Match tier to business value. Don't pay tier-1 prices for tier-3 workloads.

The four DR tiers

Tier 1: backup and restore

The cheapest DR. Take regular backups; restore manually after disaster.

RPO: backup interval (typically hours)
RTO: time to restore (hours to days)
Cost: minimal (storage)

Fine for non-critical data and slow-recovery acceptable workloads.

Tier 2: pilot light

Minimal infrastructure running in the secondary region. Data continuously replicated. Compute spun up on disaster.

RPO: replication lag (seconds to minutes)
RTO: time to scale compute (10-30 min)
Cost: storage + minimal compute

Good middle ground for important workloads.

Tier 3: warm standby

Full infrastructure running in secondary region but at reduced capacity. Scale up on disaster.
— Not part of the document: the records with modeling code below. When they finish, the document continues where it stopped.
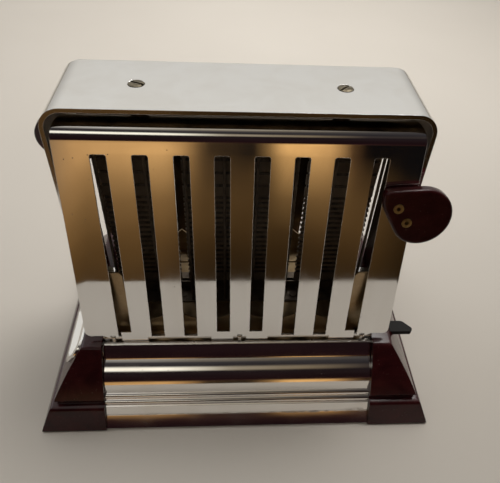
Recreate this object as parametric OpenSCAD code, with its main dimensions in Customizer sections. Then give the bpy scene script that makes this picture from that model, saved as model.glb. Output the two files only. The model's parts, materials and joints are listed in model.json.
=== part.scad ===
/* [Base] */
// Overall length of the base, end to end
base_l = 220; // [216:1:230]
// Overall depth of the base, front to back
base_d = 144; // [142:1:150]
// Height of the moulded end caps
cap_h = 44.8; // [44.8:0.2:45.4]
// Half length of the plated skirt between the end caps
skirt_half = 74.6; // [72:0.2:75]
// Wall thickness of the moulded end caps
cap_wall = 3.2; // [2.8:0.1:3.2]

/* [Shell] */
// Half length of the plated shell
shell_half = 84; // [83:0.5:84.2]
// Depth of the shell, front to back
shell_d = 46.6; // [44:0.2:47]
// Height of the shell's top face above the table
shell_h = 171.3; // [171:0.1:176]
// Corner radius of the shell
shell_r = 10; // [6:0.5:12]
// Sheet thickness of the shell and doors
sheet = 0.8; // [0.6:0.1:1]
// Width of the shell's turned-in rim
rim_w = 2; // [1.4:0.2:2.4]

/* [Doors] */
// Inward lean of a closed door, degrees
door_lean = 9.2; // [8.6:0.1:9.6]
// Half width of a door at the hinge
door_half_low = 82.9; // [80:0.1:83.2]
// Half width of a door at the top roll
door_half_top = 80.6; // [78:0.1:81]
// Distance from the hinge axis to the start of the roll
door_flat = 112.4; // [108:0.2:113]
// Outer radius of the rolled top
roll_r = 9; // [7:0.5:9.5]
// Number of slots in a door
slot_n = 8; // [5:1:8]
// Width of one slot
slot_w = 7; // [5:0.2:8]
// Spacing of the slots
slot_pitch = 17.7; // [17:0.1:18]
// Height of the hinge axis above the table
hinge_z = 45.2; // [45:0.1:46]
// Distance of the hinge axis from the middle of the toaster
hinge_y = 40.2; // [39.8:0.1:40.6]

/* [Knobs] */
// Reach of the front knob from the middle of the toaster
knob_reach = 98.5; // [96:0.5:102]
// Reach of the rear knob from the middle of the toaster
rear_knob_reach = 108.5; // [98:0.5:109]
// Thickness of a knob
knob_t = 5; // [4:0.5:6]

/* [Element] */
// Spacing of the winding notches
notch_pitch = 3.4; // [3.2:0.1:3.6]
// Number of turns on each card
turns = 21; // [18:1:21]

/* [Hidden] */
$fn = 48;
e = 0.01;
bh = base_l / 2;
bd = base_d / 2;
deck_z = 40.7;
deck_t = 0.8;
skirt_z = 42.3;
inlet_y = -26.5;
inlet_z = 36.4;
bar_y = -31;
bar_z = 39.2;
foot_at = [[-79, 1], [-79, 10], [79, -1], [79, -10]];

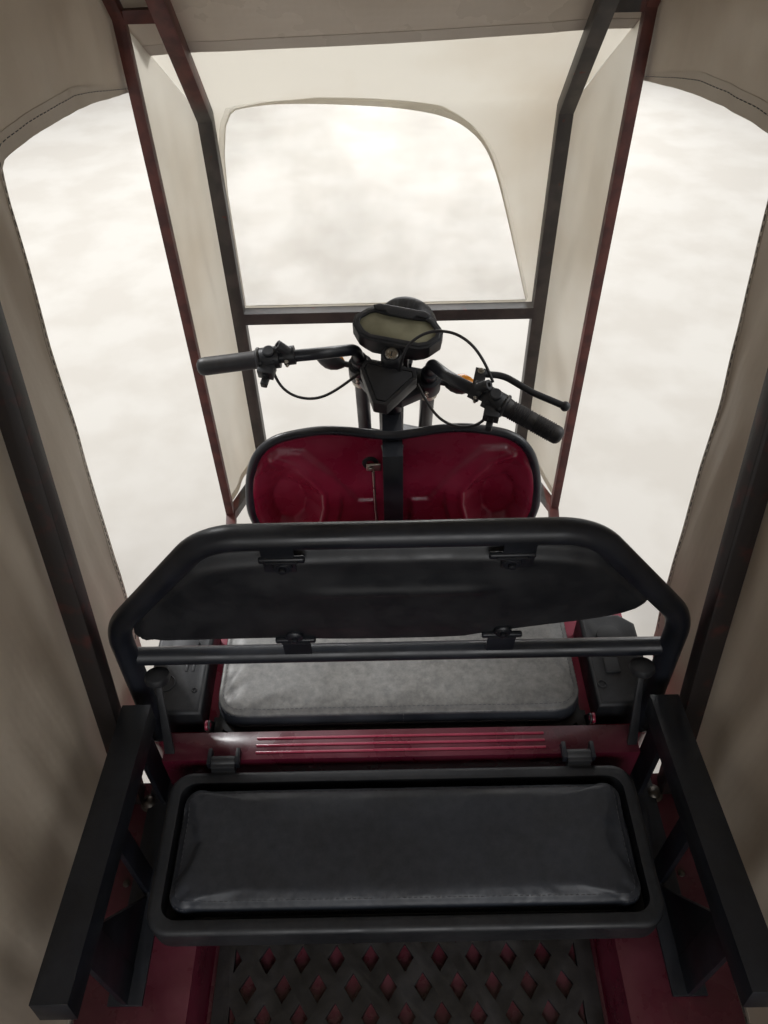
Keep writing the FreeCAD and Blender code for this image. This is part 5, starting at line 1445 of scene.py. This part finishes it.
class RICKSHAW_OT_instruments(bpy.types.Operator):
    """Moulds the instrument pod with its bezel, the cover over the stem and the lock beside it"""

    bl_idname = "rickshaw.instruments"
    bl_label = "Instrument pod and stem cover"

    def execute(self, context):
        outline = [(-48, 18), (48, 18), (68, 26), (86, 48), (86, 68), (66, 90), (50, 97), (30, 94), (-30, 94),
                   (-50, 97), (-66, 90), (-86, 68), (-86, 48), (-68, 26)]
        pod = self.housing("pod_case", level(outline, 786, 0.86, 8), 16, (1.163, 1.163, 1), 57,
                           ((5, 3), (8, -7)), 2.6)
        stalk = rounded_block("pod_stalk", (-0.026, 0.03, 0.7155), (0.026, 0.052, 0.79), 3 * MM, 3)
        # The brow that shades the top of the glass, with a dip at its middle
        brow = slab("pod_brow", level([(-56, 94), (-48, 84), (-30, 86), (-22, 78), (22, 78), (30, 86), (48, 84),
                                       (56, 94), (44, 100), (-44, 100)], 835), (0, 0, 7 * MM))
        round_edges(brow, 2.4 * MM, 3)
        case = placed(joined("pod_case", [pod, stalk, brow]), STEERING)
        fit(case, "plastic", "steering", ("instrument_pod",))

        glass = slab("pod_glass", level(outline, 829.6, 0.86, 8), (0, 0, 2.4 * MM))
        round_edges(glass, 0.8 * MM)
        fit(placed(glass, STEERING), "display", "steering", ("instrument_screen",))

        plan = [(-11, -88), (11, -88), (46, -25), (40, -8), (-40, -8), (-46, -25)]
        cover = self.housing("cover_body", level(plan, 758), 10, (1.2, 1.12, 1), -48,
                             ((7, -2.4), (1.8, 3.4)), 1.6)
        post = rounded_block("cover_post", (-0.024, -0.026, 0.7155), (0.024, 0.024, 0.762), 2 * MM)
        fit(placed(joined("stem_cover_body", [cover, post]), STEERING), "plastic", "steering",
            ("stem_cover",))

        lean = (0, -0.05, 1)
        boss = turned("lock_boss", [(0, 0), (0, 21.5), (30, 20.5), (34, 18.5), (36, 16.5), (34, 14.5), (34, 0)],
                      mm(0, 8, 786), lean)
        fit(placed(boss, STEERING), "plastic", "steering")
        barrel = turned("lock_barrel", [(0, 0), (0, 12.5), (3.5, 12.5), (5, 11.2), (5, 7.6), (3.6, 6.6),
                                        (3.6, 0)], mm(0, 6.4, 818.5), lean)
        slot = add_block("key_slot", (-0.0012, 0.0016, 0.8225), (0.0012, 0.0104, 0.8229))
        fit(placed(slot, STEERING), "plastic", "steering")
        fit(placed(barrel, STEERING), "steel", "steering")
        return {"FINISHED"}

    def housing(self, name, points, foot, spread, middle, rims, width):
        """A moulded housing: a foot that spreads, upright walls of 32 mm, and a stepped rim on top."""
        body = add_outline(name, points)
        edit(body)
        extrude((0, 0, foot * MM))
        bpy.ops.transform.resize(value=spread, center_override=(0, middle * MM, 0))
        extrude((0, 0, 32 * MM))
        for rim, rise in rims:
            bpy.ops.mesh.inset(thickness=rim * MM)
            extrude((0, 0, rise * MM))
        done()
        round_edges(body, width * MM, 3, 25)
        return body


class RICKSHAW_OT_turn_signals(bpy.types.Operator):
    """Turns the four-sided drops of the turn signals, each with its amber front"""

    bl_idname = "rickshaw.turn_signals"
    bl_label = "Turn signals"

    def execute(self, context):
        drop = [(0, 0), (0, 6), (4, 9), (12, 14.5), (24, 18.5), (36, 18.8), (48, 14.5), (58, 8.5), (64, 3.5),
                (65, 0)]
        housings, lenses = [], []
        for side in (-1, 1):
            for part, keep_rear in (("housing", True), ("lens", False)):
                size = 1 if keep_rear else 0.96
                piece = turned("signal_" + part, [(d, r * size) for d, r in drop],
                               mm(side * 104, 32, 712), (side, 0.12, 0.04), 36)
                edit(piece)
                bpy.ops.mesh.bisect(plane_co=(0, (38 if keep_rear else 37.5) * MM, 0), plane_no=(0, 1, 0),
                                    use_fill=True, clear_outer=keep_rear, clear_inner=not keep_rear)
                done()
                if not keep_rear:
                    joint = Vector((0, 37.5 * MM, 0))
                    piece.data.transform(Matrix.Translation(joint) @ Matrix.Scale(1.35, 4, (0, 1, 0))
                                         @ Matrix.Translation(-joint))
                round_edges(piece, 1 * MM, 2, 50)
                (housings if keep_rear else lenses).append(placed(piece, STEERING))
            stalk = turned("signal_stalk", [(0, 0), (0, 7), (4, 6.2), (13, 6.2), (16, 8), (16, 0)],
                           mm(side * 92, 34, 712), (side, 0, 0), 24)
            housings.append(placed(stalk, STEERING))
        fit(joined("signal_housings", housings), "plastic", "steering", ("turn_signals",))
        fit(joined("signal_lenses", lenses), "amber_lens", "steering", ("turn_lenses",))
        return {"FINISHED"}


class RICKSHAW_OT_cables(bpy.types.Operator):
    """Lays the switch cables and the brake cable between the hand controls and the stem"""

    bl_idname = "rickshaw.cables"
    bl_label = "Control cables"

    def execute(self, context):
        routes = {
            "left_switch_cable": [(-205, -82, 847), (-201, -92, 816), (-170, -106, 790), (-124, -98, 778),
                                  (-86, -64, 778), (-57, -24, 782)],
            "brake_cable": [(196, -50, 876), (170, -20, 906), (120, 10, 918), (66, 14, 904), (30, 2, 866),
                            (22, -8, 826), (20, -14, 801)],
            "right_switch_cable": [(205, -82, 847), (198, -96, 822), (168, -108, 800), (124, -100, 788),
                                   (86, -66, 782), (57, -24, 782)],
        }
        for i, (name, route) in enumerate(routes.items()):
            cable = cable_curve(name, [steer(*point) for point in route], 2.7)
            fit(cable, "rubber", "steering", () if i else ("control_cables",), 60)
        return {"FINISHED"}


class RICKSHAW_OT_tub_fittings(bpy.types.Operator):
    """Adds the bolts, the ribs on the cross panel, the console slots and the buffers on their stays"""

    bl_idname = "rickshaw.tub_fittings"
    bl_label = "Bolts and small fittings"

    def execute(self, context):
        bolts = []
        for side in (-1, 1):
            for station in (380, 450, 530):
                bolts.append(hex_bolt("bracket_bolt", at(side * 338, station, LEDGE + 5), (0, 0, 1), 8, 4, 7))
            for station in (-380, -120, 120):
                bolts.append(hex_bolt("ledge_bolt", at(side * 384, station, LEDGE), (0, 0, 1), 8, 4, 8))
            for x, station in ((side * 421, 478), (side * 423, 439)):
                bolts.append(hex_bolt("side_bolt", at(x, station, LEDGE), (0, 0, 1), 7, 3, 5))
            dome = [(0, 0), (0, 15), (1.5, 15.5), (3, 11), (7, 9), (9.5, 5), (10.2, 0)]
            bolts.append(turned("dome_bolt", dome, at(side * 412, 565, LEDGE), (0, 0, 1), 32))
        fit(joined("tub_bolts", bolts), "steel_dull", "root")
        ribs = [rounded_block("flange_rib_%d" % i, at(-226, station, 699.5), at(226, station + 4, 702.2),
                              1.1 * MM) for i, station in enumerate((588, 600, 612))]
        fit(joined("flange_ribs", ribs), "maroon", "root")
        fittings = [rounded_block("console_slot_%d" % i, at(x - 2.5, 728, 719.5), at(x + 2.5, 757, 721),
                                  0.8 * MM) for i, x in enumerate((-353, -342))]
        # A round cup with a raised rim on the left console, a key ring and a cap on the right one
        cups = (("cup_rim", (-384, 706), 17), ("key_rim", (330, 688), 8), ("screw_rim", (-334, 692), 5))
        for name, (x, station), radius in cups:
            steps = ((0, -3), (0, 0), (2, -0.6), (2.6, -1.5), (2, -2.4), (0, -3))
            fittings.append(turned(name, [(d, radius + change) for d, change in steps],
                                   at(x, station, 719.6), (0, 0, 1), 40))
        fittings.append(rounded_block("console_cap", at(340, 708, 719), at(366, 738, 725), 4 * MM, 4, 50))
        # Tapered stays at the flange's ends, each with a round rubber buffer on top
        for side in (-1, 1):
            stay = slab("buffer_stay", [at(side * 352, 590, 700), at(side * 368, 590, 700),
                                        at(side * 361, 634, 832), at(side * 353, 634, 832)], (0, 5 * MM, 0))
            round_edges(stay, 1.5 * MM)
            buffer = turned("rubber_buffer", [(0, 0), (0, 8), (6, 9), (8, 17), (13, 19), (20, 17.5), (23, 13),
                                              (23.5, 0)], at(side * 357, 636, 826), (0, 0.25, 1), 40)
            fittings += [stay, buffer]
        fit(joined("console_fittings", fittings), "plastic", "root")
        return {"FINISHED"}


CLASSES = [
    RickshawFinishes, RickshawSizes, RICKSHAW_OT_stage, RICKSHAW_OT_rigid_pieces, RICKSHAW_OT_roof,
    RICKSHAW_OT_sides, RICKSHAW_OT_front, RICKSHAW_OT_corners, RICKSHAW_OT_leg_shield,
    RICKSHAW_OT_seat_cushions, RICKSHAW_OT_backrest, RICKSHAW_OT_tyres, RICKSHAW_OT_handlebar_parts,
    RICKSHAW_OT_instruments, RICKSHAW_OT_turn_signals, RICKSHAW_OT_cables, RICKSHAW_OT_tub_fittings,
]


class RICKSHAW_PT_panel(bpy.types.Panel):
    """Lists the steps in the sidebar"""

    bl_idname = "RICKSHAW_PT_panel"
    bl_label = "Rickshaw"
    bl_space_type = "VIEW_3D"
    bl_region_type = "UI"
    bl_category = "Rickshaw"

    def draw(self, context):
        for cls in CLASSES:
            if issubclass(cls, bpy.types.Operator):
                self.layout.operator(cls.bl_idname)


def register():
    for cls in CLASSES + [RICKSHAW_PT_panel]:
        bpy.utils.register_class(cls)
    bpy.types.Scene.rickshaw_finishes = PointerProperty(type=RickshawFinishes)
    bpy.types.Scene.rickshaw_sizes = PointerProperty(type=RickshawSizes)


def unregister():
    del bpy.types.Scene.rickshaw_sizes
    del bpy.types.Scene.rickshaw_finishes
    for cls in reversed(CLASSES + [RICKSHAW_PT_panel]):
        bpy.utils.unregister_class(cls)


def main():
    register()
    FINISH.update(make_finishes())
    for name in ("stage", "rigid_pieces", "roof", "sides", "front", "corners", "leg_shield",
                 "seat_cushions", "backrest", "tyres", "handlebar_parts", "instruments", "turn_signals",
                 "cables", "tub_fittings"):
        getattr(bpy.ops.rickshaw, name)()


if __name__ == "__main__":
    main()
RPO: replication lag (seconds)
RTO: minutes
Cost: significant (full infra, reduced size)

For workloads with tight RTO and meaningful but bounded budget.

Tier 4: multi-region active-active

Both regions handle traffic simultaneously. Failover is just routing change.

RPO: near-zero (synchronous or near-synchronous replication)
RTO: seconds
Cost: high (full infrastructure twice)

For tier-1 workloads where downtime cost exceeds infrastructure cost.

Cloud-specific patterns

Multi-AZ (the baseline)

Default for any production workload. AZ outages happen; multi-AZ deployments ride through.

RDS Multi-AZ: synchronous replica in another AZ
ALB across AZs
ASG spanning AZs
S3 by default replicates across AZs

This isn't really DR; it's basic availability. But it covers AZ-level disasters with no special effort.

Multi-region

For region-level disasters. AWS regions fail rarely but they do (rare us-east-1 issues, region-specific natural disasters).

Approaches:

Cross-region replication: S3 replication, RDS read replicas in another region, DynamoDB Global Tables
Route 53 health checks + failover routing: detect failure; route traffic to alternate region
Active-active across regions: handle traffic in both; failover is just removing one

Account-level redundancy

For compromise scenarios — attacker gets cloud account credentials. Mitigations:

Backups in a separate account (cross-account backup vaults)
IAM minimization
MFA on root and admin
AWS Organizations with separation

What goes wrong in DR plans

Untested DR

The DR plan that has never been exercised is fictional. Test annually at minimum:

Restore a backup
Failover a database
Run traffic through the secondary region

Most DR plans don't survive the first test. That's the point of testing.

DR that depends on the primary region

You backed up to the primary region; lost the region; can't access backups. Cross-region replication for backups.

Data inconsistency between regions

Asynchronous replication has lag. Failover during high lag means data loss. Tighter consistency costs more.

Forgotten dependencies

The application fails over. Authentication is in the primary region. Or the database failover takes longer than the application's connection retry. Map all dependencies.

Backup strategy

The standard recommendation: 3-2-1.

3 copies of important data
2 different storage types (e.g., S3 + Glacier)
1 copy off-site (cross-region or different account)

For cloud workloads:

Primary in production region
Cross-region replica
Long-term archive in Glacier Deep Archive

Costs are typically dominated by long-term archive, which is cheap.

Specific service patterns

RDS / Aurora

Multi-AZ for AZ availability
Cross-region read replicas for region DR
Backup retention up to 35 days
Manual snapshots for compliance retention

DynamoDB

Single-region: built-in multi-AZ
Multi-region: Global Tables (active-active)
Backup: continuous (PITR up to 35 days)

S3

Replication: cross-region or cross-account
Versioning: protect against accidental delete
Object Lock: WORM compliance

EC2

AMIs in multiple regions
Snapshots cross-region
ASG patterns for fast recovery

Common failure patterns

DR plan untested. Doesn't work when needed.
Backups in same region as primary. Region failure loses both.
No alarming on backup failures. Backups silently stop; nobody notices.
DR runbook from 3 years ago. Doesn't match current architecture.
Manual failover procedures. Slow; error-prone.
No cost cap on DR. Spending too much on tier-4 for tier-3 workloads.

A starter DR plan

For a typical web application:

Multi-AZ deployment (baseline)
RDS automated backups + cross-region snapshot weekly
S3 cross-region replication for user uploads
DR runbook documented; tested quarterly
Monthly backup-restore test (restore from backup, verify)
Annual full failover drill

Costs are modest. Coverage is real. Iterate based on actual incidents.